_TASK GOAL_
Write the material out again exactly.

Records from a data collection
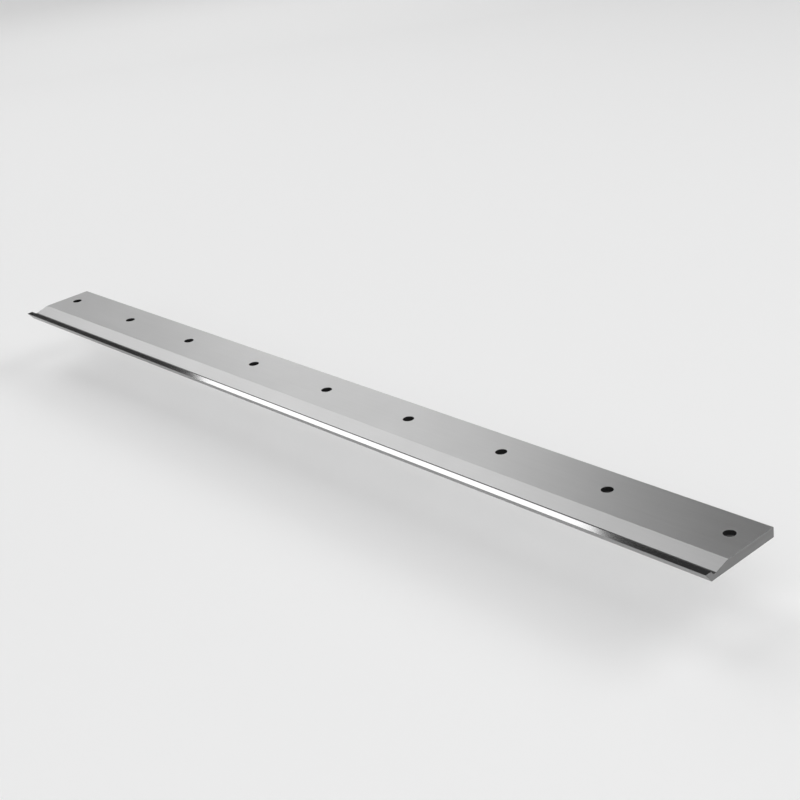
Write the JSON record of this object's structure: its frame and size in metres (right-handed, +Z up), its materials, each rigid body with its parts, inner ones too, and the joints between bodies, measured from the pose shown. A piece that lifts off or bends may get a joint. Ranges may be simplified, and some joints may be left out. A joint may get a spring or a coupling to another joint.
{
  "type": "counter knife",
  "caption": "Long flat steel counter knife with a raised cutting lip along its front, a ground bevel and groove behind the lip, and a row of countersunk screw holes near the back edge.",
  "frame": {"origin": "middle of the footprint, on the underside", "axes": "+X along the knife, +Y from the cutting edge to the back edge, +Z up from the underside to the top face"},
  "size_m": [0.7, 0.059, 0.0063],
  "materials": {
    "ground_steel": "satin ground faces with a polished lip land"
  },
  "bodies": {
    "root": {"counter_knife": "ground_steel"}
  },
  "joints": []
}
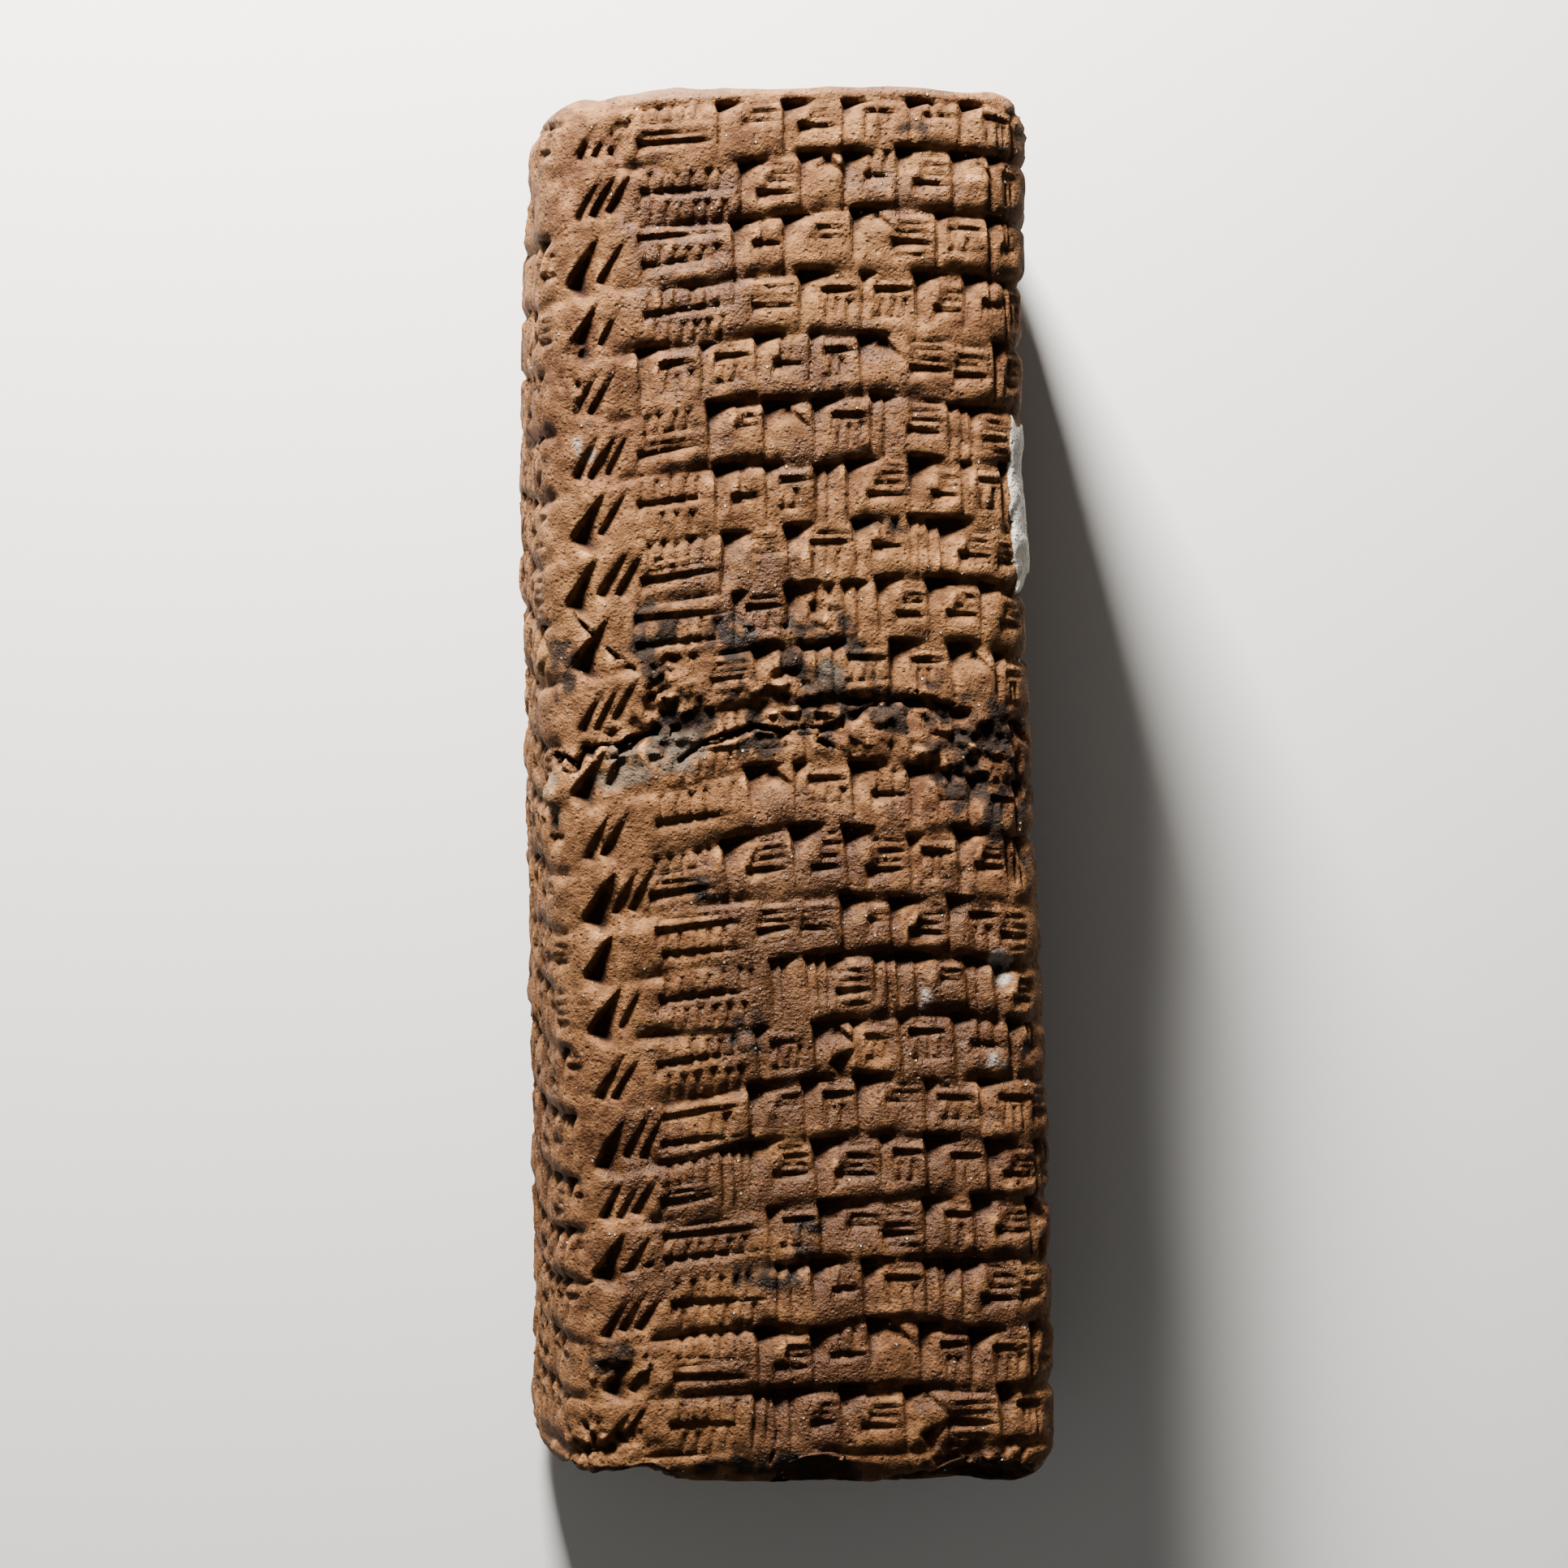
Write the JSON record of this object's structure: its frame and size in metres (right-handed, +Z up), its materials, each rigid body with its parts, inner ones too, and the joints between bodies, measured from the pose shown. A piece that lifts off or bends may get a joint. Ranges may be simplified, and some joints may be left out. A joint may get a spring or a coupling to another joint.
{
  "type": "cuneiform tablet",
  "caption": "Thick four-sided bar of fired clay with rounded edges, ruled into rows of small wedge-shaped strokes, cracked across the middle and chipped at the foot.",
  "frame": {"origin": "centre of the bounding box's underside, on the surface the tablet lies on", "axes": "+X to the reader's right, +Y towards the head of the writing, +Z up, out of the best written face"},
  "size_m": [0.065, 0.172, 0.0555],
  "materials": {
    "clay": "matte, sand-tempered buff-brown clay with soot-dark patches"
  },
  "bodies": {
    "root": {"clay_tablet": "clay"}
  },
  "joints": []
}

_SOLUTION TO THIS EXERCISE_
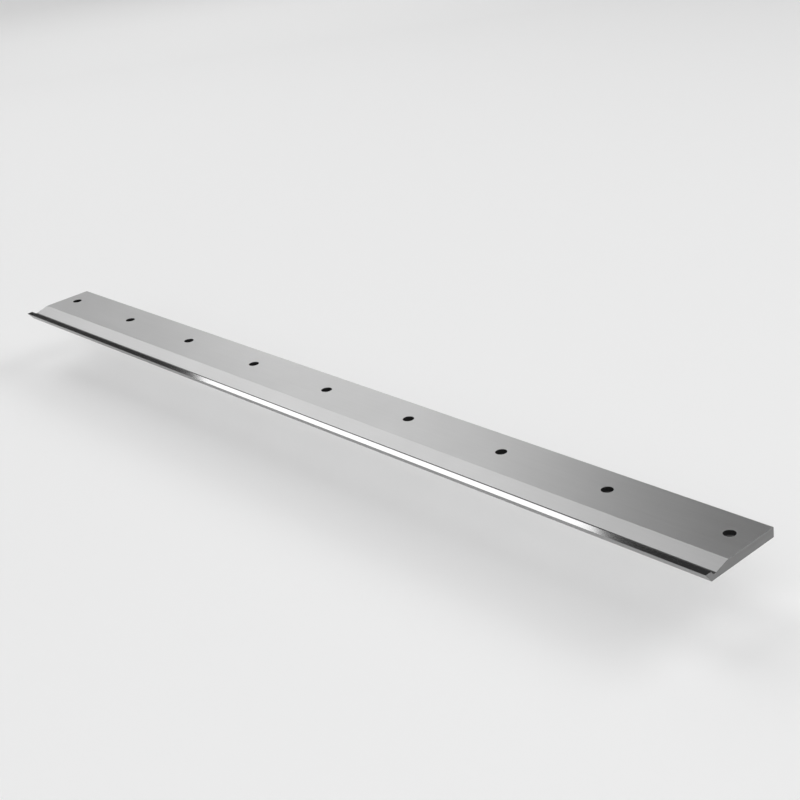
Write the JSON record of this object's structure: its frame and size in metres (right-handed, +Z up), its materials, each rigid body with its parts, inner ones too, and the joints between bodies, measured from the pose shown. A piece that lifts off or bends may get a joint. Ranges may be simplified, and some joints may be left out. A joint may get a spring or a coupling to another joint.
{
  "type": "counter knife",
  "caption": "Long flat steel counter knife with a raised cutting lip along its front, a ground bevel and groove behind the lip, and a row of countersunk screw holes near the back edge.",
  "frame": {"origin": "middle of the footprint, on the underside", "axes": "+X along the knife, +Y from the cutting edge to the back edge, +Z up from the underside to the top face"},
  "size_m": [0.7, 0.059, 0.0063],
  "materials": {
    "ground_steel": "satin ground faces with a polished lip land"
  },
  "bodies": {
    "root": {"counter_knife": "ground_steel"}
  },
  "joints": []
}
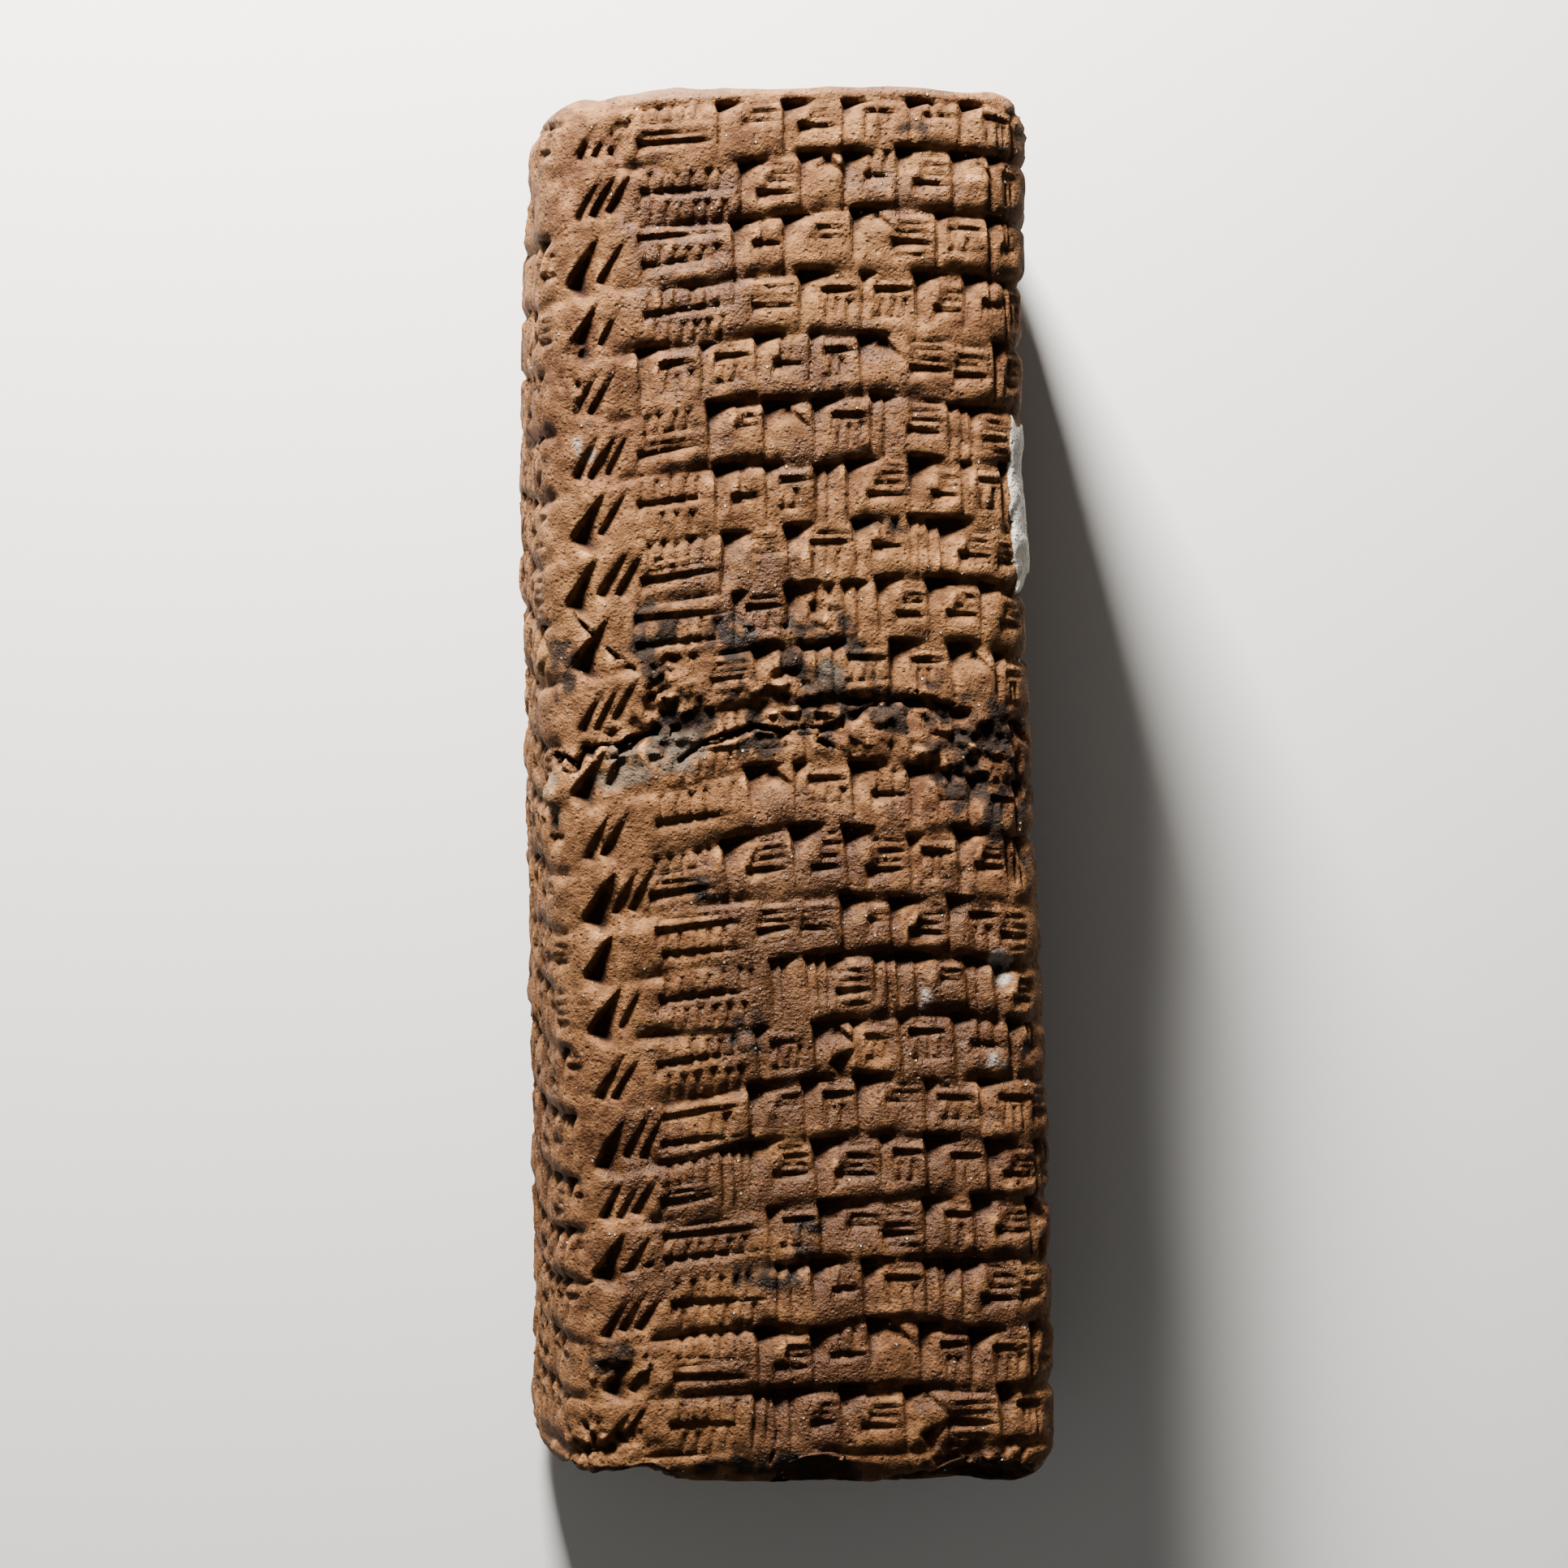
Write the JSON record of this object's structure: its frame and size in metres (right-handed, +Z up), its materials, each rigid body with its parts, inner ones too, and the joints between bodies, measured from the pose shown. A piece that lifts off or bends may get a joint. Ranges may be simplified, and some joints may be left out. A joint may get a spring or a coupling to another joint.
{
  "type": "cuneiform tablet",
  "caption": "Thick four-sided bar of fired clay with rounded edges, ruled into rows of small wedge-shaped strokes, cracked across the middle and chipped at the foot.",
  "frame": {"origin": "centre of the bounding box's underside, on the surface the tablet lies on", "axes": "+X to the reader's right, +Y towards the head of the writing, +Z up, out of the best written face"},
  "size_m": [0.065, 0.172, 0.0555],
  "materials": {
    "clay": "matte, sand-tempered buff-brown clay with soot-dark patches"
  },
  "bodies": {
    "root": {"clay_tablet": "clay"}
  },
  "joints": []
}